▸ **What is needed**:
The listing below should be written out exactly; please include all of it.
····················
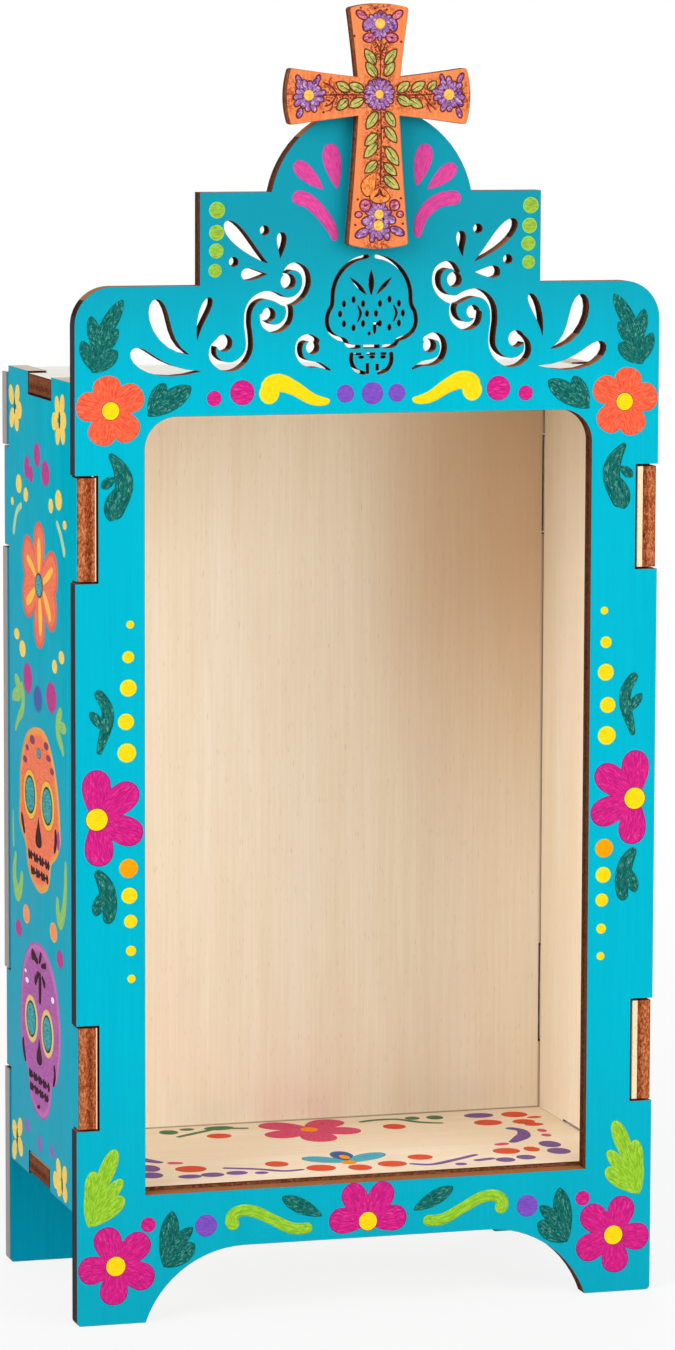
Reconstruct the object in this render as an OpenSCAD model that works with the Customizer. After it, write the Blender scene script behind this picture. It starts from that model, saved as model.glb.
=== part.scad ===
// Retablo box: a shadow box of slotted, laser-cut plywood boards with a glued-on cross.
// The boards stand on four feet. X runs across the box, Y from front to back, Z up.
// The origin is on the ground, under the middle of the whole object.

/* [Sheet] */
// Thickness of every board
sheet_t = 4.8; // [4:0.1:5.5]
// Gap round a tab in its notch
joint_gap = 0.55; // [0.1:0.05:0.7]

/* [Box] */
// Width of the front and back boards
box_w = 150; // [140:1:170]
// Depth over the front and back boards
box_d = 78; // [70:1:110]
// How far the side boards sit in from the edges of the front and back boards
side_inset = 0.5; // [0:0.1:1]
// Height of the lower edge of the side boards above the ground
side_bottom_z = 27.6; // [22:0.1:28]
// Height of the upper edge of the side boards above the ground
side_top_z = 233.2; // [230:0.1:236]
// Height of the floor's upper face above the ground
floor_z = 33.2; // [33:0.1:34]
// How far the top board lies below the upper edge of the side boards
top_drop = 0.5; // [0:0.1:0.8]
// Height of the back board above the ground
back_h = 231.5; // [228:0.5:232]

/* [Tabs] */
// Height of the side boards' tabs in the front and back boards
tab_h = 25.3; // [20:0.1:28]
// Middle of the lower front tabs above the ground
low_tab_z = 62.2; // [58:0.1:66]
// Middle of the upper front tabs above the ground
high_tab_z = 197.8; // [190:0.1:200]
// How much higher the tabs in the back board sit than those in the front board
rear_tab_rise = 2; // [0:0.1:3]
// Length of the top board's tabs in the side boards
top_tab_l = 24; // [16:1:30]
// Length of the floor's tabs in the side boards
floor_tab_l = 22; // [16:1:30]
// How far the floor's tabs sit behind the middle of the box
floor_tab_back = 3; // [0:0.5:5]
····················
▸ **Solution to this problem**:
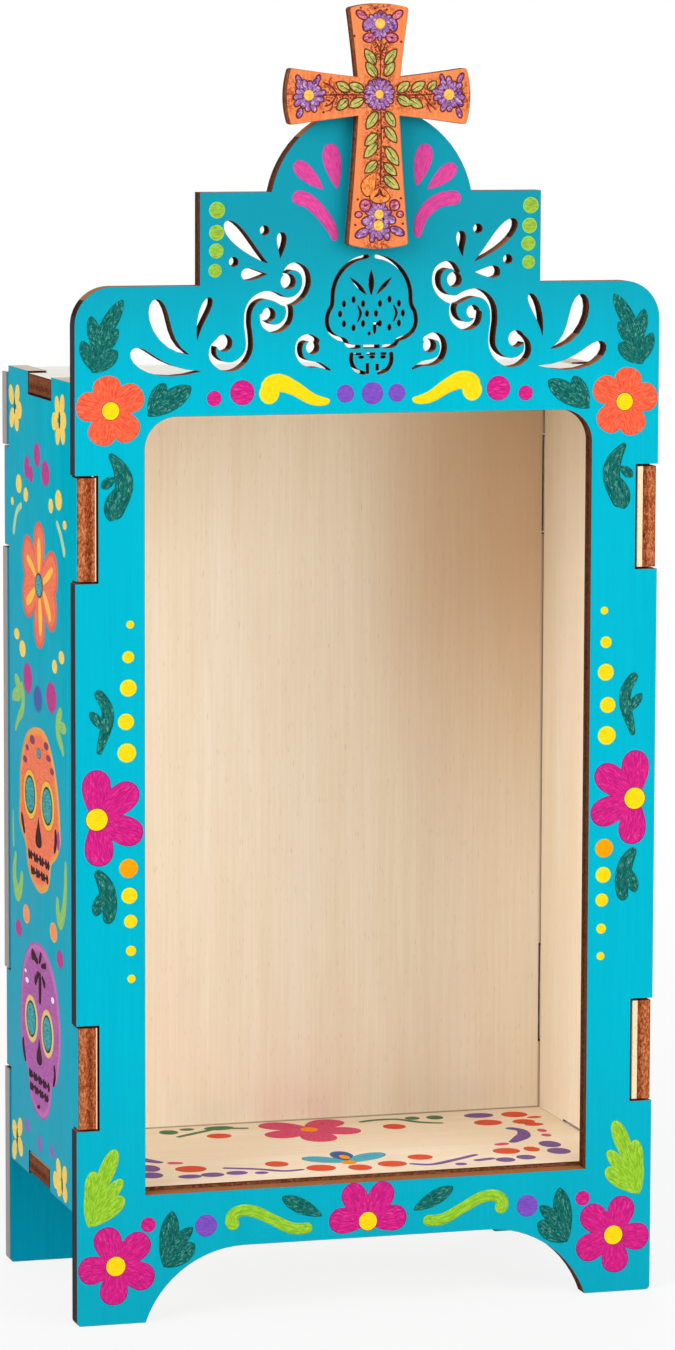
Reconstruct the object in this render as an OpenSCAD model that works with the Customizer. After it, write the Blender scene script behind this picture. It starts from that model, saved as model.glb.
=== part.scad ===
// Retablo box: a shadow box of slotted, laser-cut plywood boards with a glued-on cross.
// The boards stand on four feet. X runs across the box, Y from front to back, Z up.
// The origin is on the ground, under the middle of the whole object.

/* [Sheet] */
// Thickness of every board
sheet_t = 4.8; // [4:0.1:5.5]
// Gap round a tab in its notch
joint_gap = 0.55; // [0.1:0.05:0.7]

/* [Box] */
// Width of the front and back boards
box_w = 150; // [140:1:170]
// Depth over the front and back boards
box_d = 78; // [70:1:110]
// How far the side boards sit in from the edges of the front and back boards
side_inset = 0.5; // [0:0.1:1]
// Height of the lower edge of the side boards above the ground
side_bottom_z = 27.6; // [22:0.1:28]
// Height of the upper edge of the side boards above the ground
side_top_z = 233.2; // [230:0.1:236]
// Height of the floor's upper face above the ground
floor_z = 33.2; // [33:0.1:34]
// How far the top board lies below the upper edge of the side boards
top_drop = 0.5; // [0:0.1:0.8]
// Height of the back board above the ground
back_h = 231.5; // [228:0.5:232]

/* [Tabs] */
// Height of the side boards' tabs in the front and back boards
tab_h = 25.3; // [20:0.1:28]
// Middle of the lower front tabs above the ground
low_tab_z = 62.2; // [58:0.1:66]
// Middle of the upper front tabs above the ground
high_tab_z = 197.8; // [190:0.1:200]
// How much higher the tabs in the back board sit than those in the front board
rear_tab_rise = 2; // [0:0.1:3]
// Length of the top board's tabs in the side boards
top_tab_l = 24; // [16:1:30]
// Length of the floor's tabs in the side boards
floor_tab_l = 22; // [16:1:30]
// How far the floor's tabs sit behind the middle of the box
floor_tab_back = 3; // [0:0.5:5]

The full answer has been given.